▸ **WRITTEN PROBLEM**:
Reproduce the span that opens at the line containing "for item in" and closes at the line containing "imported = [obj", both lines included, without alteration and without any other line.

▸ **DATASET CONTENT**:
%%

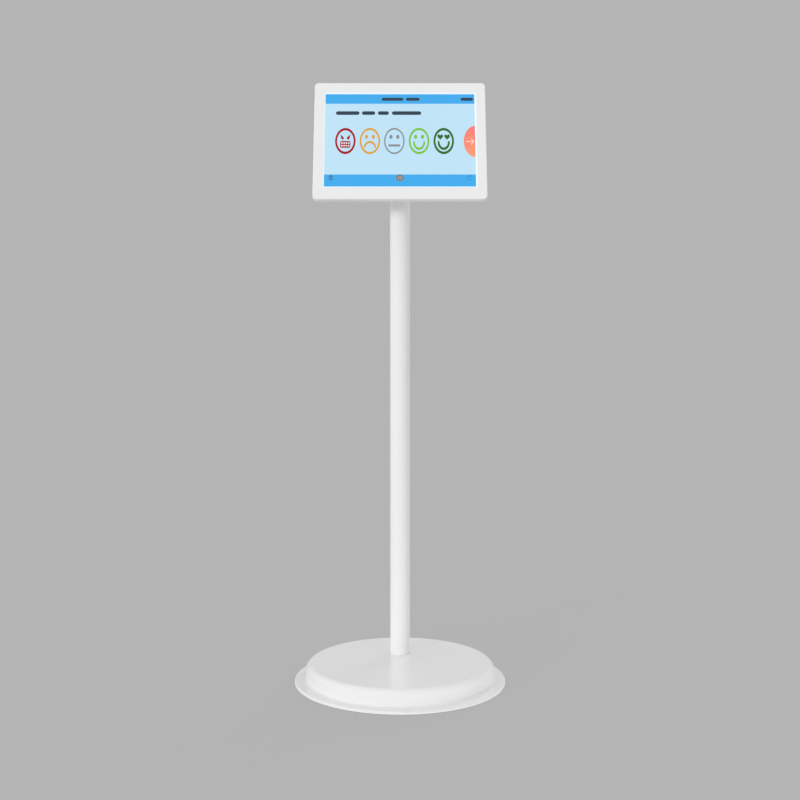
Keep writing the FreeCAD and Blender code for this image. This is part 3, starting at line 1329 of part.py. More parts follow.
def make_case_screws():
    body = new_body("case_screws", HEAD)
    seat = f"({CHASSIS_BACK} - case_well_floor)"
    outside = f"{seat} - case_screw_head_height"
    heads = grid_of_circles(POST_SPAN_X, POST_SPAN_Z, 2, 3, "case_screw_head")
    shanks = grid_of_circles(POST_SPAN_X, POST_SPAN_Z, 2, 3, "case_screw_radius")
    pad(body, FRONT, heads, outside, seat)
    pad(body, FRONT, shanks, seat, f"{seat} + case_screw_length")


# ---------------------------------------------------------------- whole kiosk

def build():
    make_base_cover()
    make_ballast_plate()
    make_rubber_feet()
    make_cover_posts()
    make_cover_screws()
    make_pole_socket()
    make_socket_screws()
    make_grommet("base_grommet", Frame("0", DOME_RADIUS, "skirt_grommet_height", "0"),
                 DOME_RADIUS, "cover_gauge")
    make_pole_tube()
    make_grub_screws()
    make_grommet("pole_grommet", Frame("0", "pole_setback + pole_radius", "pivot_height - pole_grommet_drop", "0"),
                 "pole_radius", "pole_wall")
    make_pole_head()
    make_pole_head_screws()
    make_tilt_stop_pin()
    make_tilt_bracket()
    make_pivot_bolt()
    make_pivot_springs()
    make_pivot_nut()
    make_friction_washers()
    make_vesa_plate()
    make_vesa_screws()
    make_swivel_bolt()
    make_swivel_rings()
    make_swivel_nut()
    make_turn_stop_pin()
    make_front_bezel()
    make_glass_gasket()
    make_touch_glass()
    make_lcd_panel()
    make_backlight()
    make_chassis_plate()
    make_vesa_pillars()
    make_rear_cover()
    make_case_screws()
    make_main_board()
    make_heat_spreader()
    make_board_fixings()
    make_dc_inlet()
    make_usb_port("usb_a", "0")
    make_usb_port("usb_c", "port_pitch")
    make_speakers()
    make_antenna()
    make_display_flex()
    make_button_board()
    make_power_button()
    make_volume_rocker()
    make_rocker_pin()


def check():
    """Stop on a failed object, an empty or invalid shape, or a cut that removed nothing."""
    for item in document.Objects:
        if "Invalid" in item.State or "Error" in item.State:
            raise RuntimeError(f"{item.Label} failed: {item.State}")
        if item.TypeId in ("PartDesign::Pocket", "PartDesign::SubtractiveLoft"):
            if item.Shape.Volume > item.BaseFeature.Shape.Volume - 0.01:
                raise RuntimeError(f"{item.Label} cut nothing")
    for part in parts:
        if part.Shape.isNull() or not part.Shape.isValid() or not part.Shape.Solids:
            raise RuntimeError(f"{part.Label} has no valid solid")


def export():
    os.makedirs("parts", exist_ok=True)
    for part in parts:
        part.Shape.exportStep(os.path.join("parts", f"{part.Label}.step"))


build()
document.recompute()
check()
export()
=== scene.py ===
import json
import math

import bmesh
import bpy
from mathutils import Matrix, Vector


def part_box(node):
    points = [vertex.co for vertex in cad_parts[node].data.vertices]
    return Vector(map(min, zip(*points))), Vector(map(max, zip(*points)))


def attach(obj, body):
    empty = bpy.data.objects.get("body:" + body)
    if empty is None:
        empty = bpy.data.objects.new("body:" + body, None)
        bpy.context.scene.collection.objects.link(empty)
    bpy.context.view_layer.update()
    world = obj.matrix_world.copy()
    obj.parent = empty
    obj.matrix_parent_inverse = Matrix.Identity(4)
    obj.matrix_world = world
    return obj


# A free-standing feedback kiosk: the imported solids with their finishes, and the picture on its
# screen.  Lengths are metres.  +Z is up, +X is to the viewer's right and the screen faces -Y.

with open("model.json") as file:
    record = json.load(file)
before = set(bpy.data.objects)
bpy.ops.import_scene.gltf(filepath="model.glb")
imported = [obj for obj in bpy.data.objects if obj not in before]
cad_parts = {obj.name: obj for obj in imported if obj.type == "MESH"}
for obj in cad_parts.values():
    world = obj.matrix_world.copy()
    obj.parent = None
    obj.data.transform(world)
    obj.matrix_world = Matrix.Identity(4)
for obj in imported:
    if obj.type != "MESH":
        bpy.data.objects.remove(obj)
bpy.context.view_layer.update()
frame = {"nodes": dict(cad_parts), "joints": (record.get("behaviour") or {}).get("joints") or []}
NODES = frame["nodes"]
JOINTS = {joint["name"]: joint for joint in frame["joints"]}

MM = 0.001
SIDES = (-1, 1)

# The camera.  Its lens and its sensor are in millimetres.
CAMERA_PLACE = (0.0, -2.086, 0.647)
CAMERA_PITCH_DOWN = math.radians(3.09)
CAMERA_LENS = 50
CAMERA_SENSOR = 36

# The surroundings.  The floor is seen in the background's grey: FLOOR_SHADE_SHARE of it takes the
# object's shadow, and the rest glows.  FLOOR_BOUNCE is how pale the floor is to the object, and
# FLOOR_GLOW is a soft reflector that lies beside the base: x, y, radius and brightness.
BACKGROUND = (180, 180, 180)
AMBIENT = 0.765
FLOOR_RADIUS = 40
FLOOR_SHADE_SHARE = 0.4
FLOOR_BOUNCE = 0.6
FLOOR_GLOW = (0.3, -0.22, 0.5, 1.1)

# The lamps: name, azimuth, elevation, strength and spread, with the angles in degrees.  Azimuth 0
# shines from the viewer's side, and 90 from the right.  At strength 1 a surface that faces the
# lamp shows its colour as it is written.
LAMPS = (
    ("key", -38, 5, 0.33, 12),
    ("back", 150, 14, 0.2, 30),
)


# ---------------------------------------------------------------- colours and nodes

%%

▸ **RESPONSE**:
    for item in document.Objects:
        if "Invalid" in item.State or "Error" in item.State:
            raise RuntimeError(f"{item.Label} failed: {item.State}")
        if item.TypeId in ("PartDesign::Pocket", "PartDesign::SubtractiveLoft"):
            if item.Shape.Volume > item.BaseFeature.Shape.Volume - 0.01:
                raise RuntimeError(f"{item.Label} cut nothing")
    for part in parts:
        if part.Shape.isNull() or not part.Shape.isValid() or not part.Shape.Solids:
            raise RuntimeError(f"{part.Label} has no valid solid")


def export():
    os.makedirs("parts", exist_ok=True)
    for part in parts:
        part.Shape.exportStep(os.path.join("parts", f"{part.Label}.step"))


build()
document.recompute()
check()
export()
=== scene.py ===
import json
import math

import bmesh
import bpy
from mathutils import Matrix, Vector


def part_box(node):
    points = [vertex.co for vertex in cad_parts[node].data.vertices]
    return Vector(map(min, zip(*points))), Vector(map(max, zip(*points)))


def attach(obj, body):
    empty = bpy.data.objects.get("body:" + body)
    if empty is None:
        empty = bpy.data.objects.new("body:" + body, None)
        bpy.context.scene.collection.objects.link(empty)
    bpy.context.view_layer.update()
    world = obj.matrix_world.copy()
    obj.parent = empty
    obj.matrix_parent_inverse = Matrix.Identity(4)
    obj.matrix_world = world
    return obj


# A free-standing feedback kiosk: the imported solids with their finishes, and the picture on its
# screen.  Lengths are metres.  +Z is up, +X is to the viewer's right and the screen faces -Y.

with open("model.json") as file:
    record = json.load(file)
before = set(bpy.data.objects)
bpy.ops.import_scene.gltf(filepath="model.glb")
imported = [obj for obj in bpy.data.objects if obj not in before]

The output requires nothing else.